Your grandmother used one and her grandmother used one and maybe even your mother used one. No, I’m not talking about erotic literature or a riding crop (well, unless they grew up on a cattle ranch) but this little secret item is small and black like those two little items I just mentioned. In fact, it gets the same kind of juices flowing as the book and riding crop do. What am I talking about? A cast iron skillet. Don’t be fooled…that simple looking piece of black iron can makes a delicious one pot meal that will be the perfect intro for a hedonistic dinner for two.
This time of year, more than any other, it seems that one pot meals are what everyone is looking for. It’s probably because school is back in session, everyone has lots of activities to do and with the days getting shorter it feels more and more like there’s not enough time to get the things done you want to do.
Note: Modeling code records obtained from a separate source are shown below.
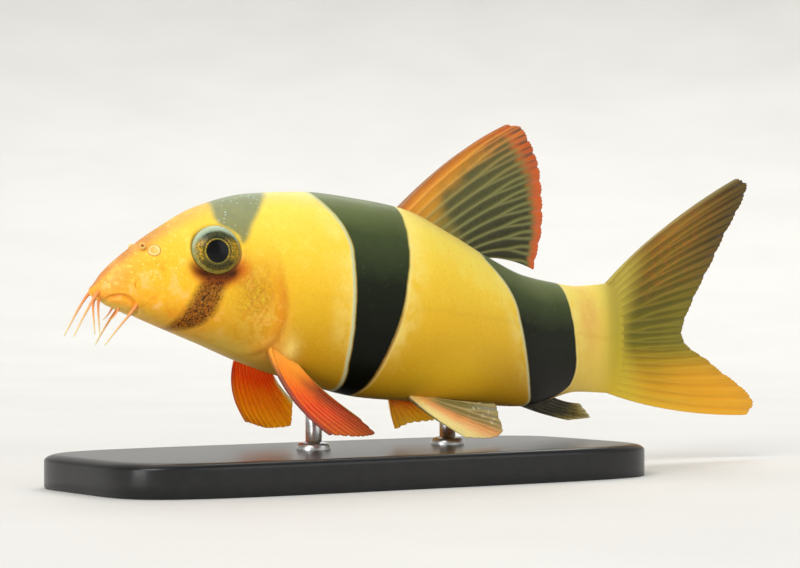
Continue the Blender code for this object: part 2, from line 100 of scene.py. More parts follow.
def smooth(x, knots, values):
    """Cubic curve through the knots that never overshoots: the slope at each knot is a weighted
    harmonic mean of the slopes beside it, or 0 where they turn."""
    knots = np.asarray(knots, float)
    values = np.asarray(values, float)
    step = np.diff(knots)
    rise = np.diff(values) / step
    same = rise[:-1] * rise[1:] > 0
    before = 2 * step[1:] + step[:-1]
    after = step[1:] + 2 * step[:-1]
    share = before * rise[1:] + after * rise[:-1] + ~same
    slope = np.concatenate(([rise[0]], (before + after) * rise[:-1] * rise[1:] / share * same,
                            [rise[-1]]))
    x = np.asarray(x, float)
    i = np.clip(np.searchsorted(knots, x) - 1, 0, len(step) - 1)
    t = np.clip((x - knots[i]) / step[i], 0.0, 1.0)
    return ((1 + 2 * t) * (1 - t) ** 2 * values[i] + t * (1 - t) ** 2 * step[i] * slope[i]
            + t * t * (3 - 2 * t) * values[i + 1] + t * t * (t - 1) * step[i] * slope[i + 1])


def fade(x, start, end):
    """0 before start, 1 after end, and 3t² - 2t³ between."""
    t = np.clip((x - start) / (end - start), 0.0, 1.0)
    return t * t * (3 - 2 * t)


def bell(x, width):
    """1 at x = 0, falling away as exp(-(x / width)²)."""
    return np.exp(-(x / width) ** 2)


def signed(x, power):
    """The size of x to a power, with the sign of x."""
    return np.sign(x) * np.abs(x) ** power


def unit(vectors):
    """The same vectors with a length of 1."""
    return vectors / np.maximum(np.linalg.norm(vectors, axis=-1, keepdims=True), 1e-9)


def around(sides):
    """Angles evenly round a circle, from 0."""
    return np.arange(sides) * 2 * math.pi / sides


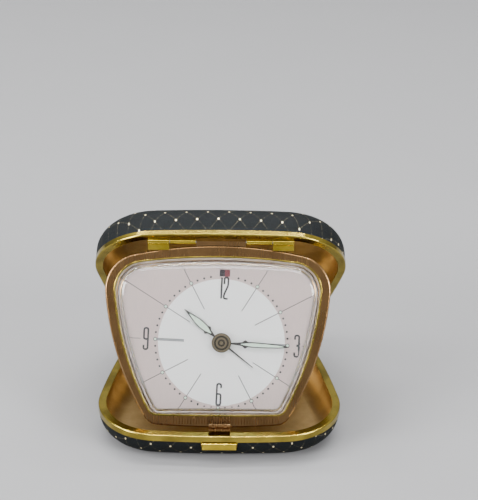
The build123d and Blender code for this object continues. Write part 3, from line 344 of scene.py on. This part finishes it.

Plus, it’s a lot easier to throw a bunch of ingredients into a pot and let them cook for a few hours when it’s not 100 degrees in your kitchen already.
But did you ever consider the idea of one pot meals coming from your cast iron skillet? Really! Cast iron skillet recipes are usually those that revolve around cooking steaks, cornbread, fried chicken or sausage and gravy. It seems that the cookware we use most often is inversely proportional to the weight of it. A well seasoned cast iron skillet can be used for much more than making these few things.
Instead of using your usual roasting pan, for making your favorite roasted chicken recipe, how about making it in your cast iron skillet? I got the idea for this great dinner for two recipe from an article in the NY Times article on cast iron skillet roasted chicken. I decided that I really wanted to make this an ‘official’ dinner for two as well as one of those easy to make one pot meals so I used smaller Cornish game hens and filled the rest of the skillet with baby finger potatoes and tiny brussels sprouts. Each person gets one bird and half of the veggies. One pan, a couple of knives, a cutting board and dinner is served.
Dinner for two is typically the theme that I use when trying to come up with Sunday dinner ideas. Of course, the whole roasted chicken dinner thing is probably one of the more popular Sunday dinner ideas out there. But since there’s only two of us in our house, I particularly like being able to make dinner for two that leaves little to no leftovers. This is one of those recipes. Yes, we did have a bit of the meat leftover, but it was just enough for Craig to take to work the next day for lunch.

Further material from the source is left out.